Troy (Brandon P. Bell) é podre de rico e filho do reitor e fica sempre na corda bamba de agradar o pai e de tentar ser um meio termo entre os alunos negros e a maioria branca ao mesmo tempo em que passa por uma crise de identidade. Lionel (DeRon Horton) é seu colega de quarto e está apaixonado por ele, mas ainda não se aceitou como gay e sofre por ser extremamente tímido e inepto socialmente.

Por fim, temos Coco (Antoinette Robertson), que superficialmente parece uma patricinha sem consciência racial, mas que na verdade conquistou tudo na vida à duras penas, vinda da periferia de Chicago, o que a deixou embotada para os valores da luta.

Sam apresenta Cara Gente Branca

Enfim, os personagens são incríveis e todos possuem diversas camadas. Nenhum deles está montados no cavalo branco do Napoleão: eles possuem defeitos, problemas, cometem uma série de erros. Eles são humanos falhos e não heróis, o que derruba imediatamente a dicotomia de que é uma série “nós contra eles” ou que pinta os negros como “melhores do que nós”. Eles são totalmente humanizados.

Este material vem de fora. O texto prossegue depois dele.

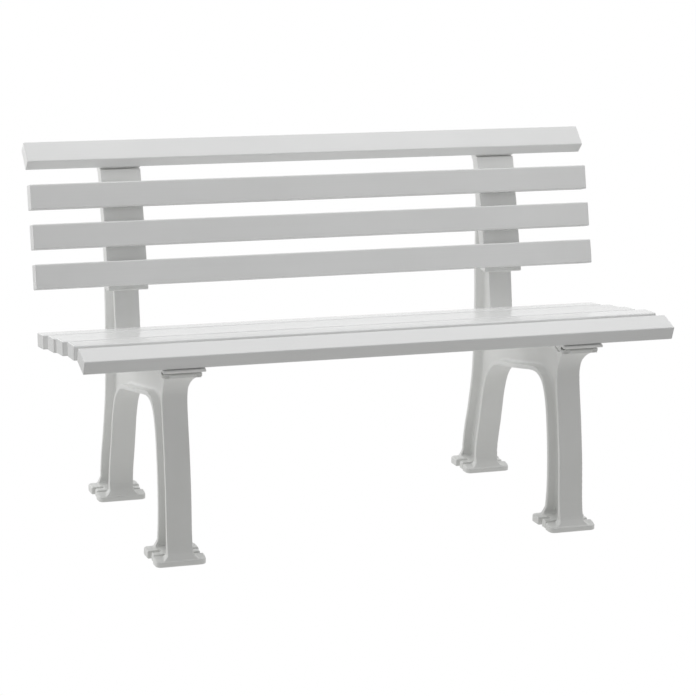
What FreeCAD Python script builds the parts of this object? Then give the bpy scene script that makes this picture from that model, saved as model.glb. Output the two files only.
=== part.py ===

Além do ótimo elenco e seus personagens, a outra força de Cara Gente Branca está em seu roteiro. A série é muito bem escrita e possui piadas excelentes e bem posicionadas que não deixam o seriado descarrilhar para um dramalhão nem para um manifesto.

Ao mesmo tempo, as piadas sabem se comportar e quando surgir, não minimizando o discurso político. Isto evita que a série acabe passando por superficial. No final das contas, o resultado é uma história muito boa e com um discurso forte que acaba mastigado para ser processado com facilidade por quem assiste.

Por fim, Cara Gente Branca passa com facilidade nos testes F e Bechdel, possuindo duas mulheres bem construídas entre seus protagonistas. Vale destacar também o tamanho dos episódios que optaram pelo formato de 20 e 30 minutos. Isto possibilita com que se assista a série inteira em uma sentada com facilidade, ao contrário da rasa e interminável Girlboss.

O ruim

A série, na real, não possui defeitos, apenas questões que podem ser melhoradas. Acredito que isso se deu pelo cuidado com que foi feita, já que trata de um tema polarizador.

Eu trabalharia melhor dois pontos: o drama interior entre os personagens é muito bom e bastante envolvente, mas às vezes parece consumir à série em alguns momentos. Em um dado momento, você está mais preocupado com um certo triângulo amoroso do que com um problema muito maior que se apresenta na trama.

Troy e seu pai, tentando agradar gregos e troianos

O outro ponto é que a série se chama Cara Gente Branca, mas toda esta temporada foi focada nos alunos negros. Seria muito interessante ver um pouco mais das outras minorias da faculdade, como estudantes asiáticos, latinos, árabes e indianos, por exemplo.

Há até uma piada com isso: há apenas uma personagem asiática na série e um dos alunos negros é racista com ela sem querer quando se conhecem. Seria muito bacana ver mais disso, mais destas outras pessoas de cor.

Não que não esteja bom como foi e não tenha feito sentido: a primeira temporada trabalha criticando um certo discurso de violência que está particularmente associado aos negros nos EUA. Ao trabalhar com outras minorias, a série teria que trabalhar os problemas específicos que elas sofrem, como os mexicanos serem associados ao tráfico de drogas e ao subemprego ou sobre os árabes serem relacionados ao terrorismo.

O veredito

Cara Gente Branca é uma série excelente que consegue trabalhar com muito jeitinho um dos temas mais atuais e mais problemáticos da nossa geração.

A série possui como principal mérito um tom equilibrado, que não se torna político demais nem superficial, além de ser bastante acessível para quem nunca leu ou assistiu nada sobre conflito racial nos EUA.

Sua outra força está em ótimos personagens e um roteiro bem escrito que sabe tirar vantagem da comédia para encontrar esse tom perfeito. Se você ainda não assistiu Cara Gente Branca, devia muito dar uma chance.